- _WHAT TO PRODUCE_: The lines below are to be quoted exactly, from the first through the one that contains "wasm.setup();".

- _DATA EXTRACT_:
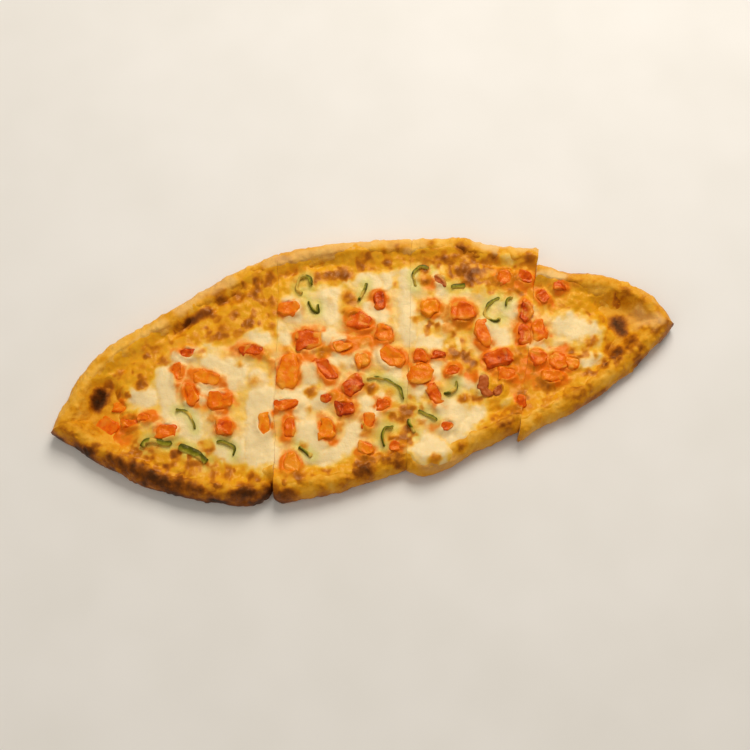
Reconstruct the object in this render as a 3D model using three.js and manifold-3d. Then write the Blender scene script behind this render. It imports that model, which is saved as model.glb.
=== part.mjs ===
// An open pide: a boat-shaped flatbread with a folded rim and pinched tips, filled with melted
// cheese, diced tomato, green pepper rings and a few bits of sausage, and cut across into four
// slices that still lie together. Millimetres, +Z up, +X from the left tip to the right tip,
// -Y the side nearest to someone who sits in front of it. The bottom is flat, at z = 0.
import * as THREE from "three";
import { mergeVertices } from "three/addons/utils/BufferGeometryUtils.js";
import Module from "manifold-3d";

const wasm = await Module();
wasm.setup();

// Driving dimensions of the dough
const FLOOR = 5; // dough under the filling
const CREST = 13.5; // mean height of the rim
const CREST_WAVE = 1.3; // how far the rim rises and falls along its length
const EDGE = 4.5; // height at which the outside of the rim is widest
const CREST_IN = 7.5; // from the outline in to the crest of the rim
const FLOOR_IN = 18; // from the outline in to the flat floor
const UNDERCUT = 3; // how far the rim's underside curls in before it lies flat
const TIP_LIFT = 2; // the pinched tips stand this much higher
const TIP_REACH = 30; // length of a pinched tip

// Driving dimensions of the filling
const CHEESE = 5.5; // cheese and sauce over the floor
const CHEESE_IN = 9; // the cheese begins this far in from the outline
const CHEESE_RAMP = 9; // and is full depth this much further in
const CREST_THIN = 0.7; // on the crest it has lost this share of its depth
const CHEESE_DIVE = 0.5; // slope of the unused part of the cheese sheet, below the rim
const DIVE_REACH = 5; // and how far out it slopes
const SHEET_BASE = 1.5; // underside of the cheese sheet before it is cut off above the dough
const CHEESE_WAVE = 0.5; // height of the soft mounds in the melted cheese
const TIP_BARE = 38; // the filling stops this far from a tip
const GAP = 0.3; // clearance between pieces that lie on each other
const TOPPING_INSET = 0.6; // a topping that was cut through ends this far behind the cut face
const CUT_INSET = 0.25; // the cheese ends this far behind the cut face of its dough

// How finely the surfaces are divided
const STATION_STEP = 6; // along the pide
const RIM_STEPS = [0, 1.2, 3.8, CREST_IN, 10.5, 14, FLOOR_IN];
const FLOOR_STEPS = 3; // across the hidden floor
const UNDER_STEPS = [1, UNDERCUT];
const SHEET_STEPS = [2.5, 6, 9, 12, 15, FLOOR_IN]; // the cheese sheet starts inside the outline
const SHEET_UNDER_STEPS = [3.5];
const CHEESE_STEPS = 12; // across the open cheese
const TIP_ROWS = 3; // a slice with a tip has this many more rows
const NARROW_SHARE = 0.45; // near a tip the rim takes up this share of the width on each side
const CURVE_STEPS = 40; // pieces of an edge curve when a distance to it is measured
const CHUNK_DIVISIONS = [2, 2, 2];
const SCRAP_DIVISIONS = [2, 2, 1];

// The outline, as stations from left to right: [far x, far y, near x, near y]. The far edge bellies
// out more than the near one, and the last slice has slipped towards the viewer.
const SLICES = [
  {
    tip: "start",
    stations: [
      [-178, 1.5, -178, -1.5],
      [-171, 13, -168, -9],
      [-157, 32, -152, -24],
      [-140, 45, -134, -37],
      [-116, 55, -117, -47],
      [-90, 67, -99, -54],
      [-62, 78, -82, -59],
      [-48, 82, -71, -60.5],
      [-35, 84.5, -61, -56],
    ],
  },
  {
    stations: [
      [-34.4, 85, -60.4, -61],
      [-10, 86, -38, -62.5],
      [14, 84, -13, -61],
      [43.6, 80, 14, -57],
    ],
  },
  {
    stations: [
      [44.2, 79.5, 14.6, -57.5],
      [58, 77.5, 24, -61.5],
      [73, 76, 38, -60],
      [86, 69.5, 52, -54],
      [100, 64.5, 66, -50],
      [116, 61, 81, -47],
    ],
  },
  {
    tip: "end",
    stations: [
      [113.3, 50.5, 79.9, -52.5],
      [126, 44.5, 96, -46],
      [142, 39, 116, -40],
      [158, 33, 137, -31],
      [170, 25, 155, -21.5],
      [179, 13.5, 171, -10.5],
      [183, 1.5, 183, -1.5],
    ],
  },
];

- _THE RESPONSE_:
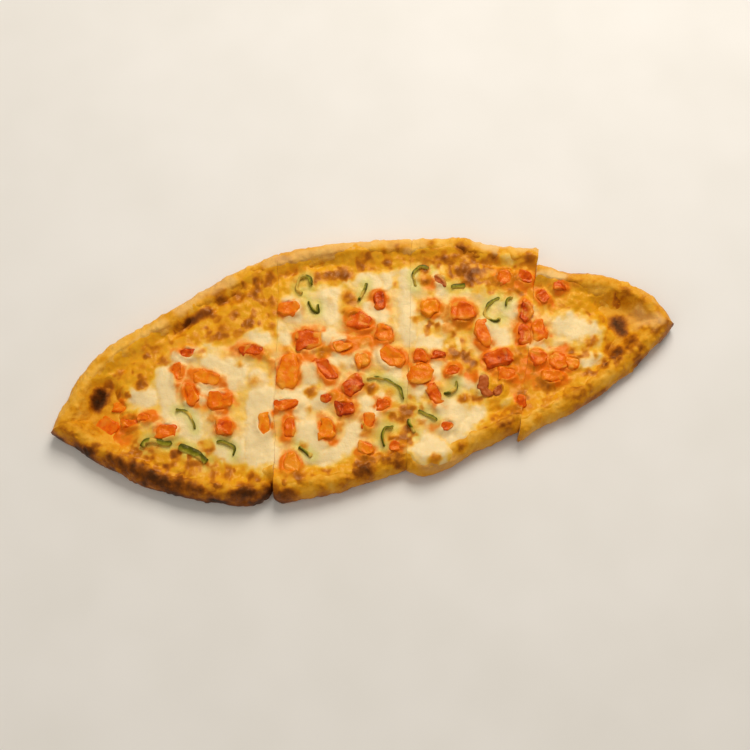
Reconstruct the object in this render as a 3D model using three.js and manifold-3d. Then write the Blender scene script behind this render. It imports that model, which is saved as model.glb.
=== part.mjs ===
// An open pide: a boat-shaped flatbread with a folded rim and pinched tips, filled with melted
// cheese, diced tomato, green pepper rings and a few bits of sausage, and cut across into four
// slices that still lie together. Millimetres, +Z up, +X from the left tip to the right tip,
// -Y the side nearest to someone who sits in front of it. The bottom is flat, at z = 0.
import * as THREE from "three";
import { mergeVertices } from "three/addons/utils/BufferGeometryUtils.js";
import Module from "manifold-3d";

const wasm = await Module();
wasm.setup();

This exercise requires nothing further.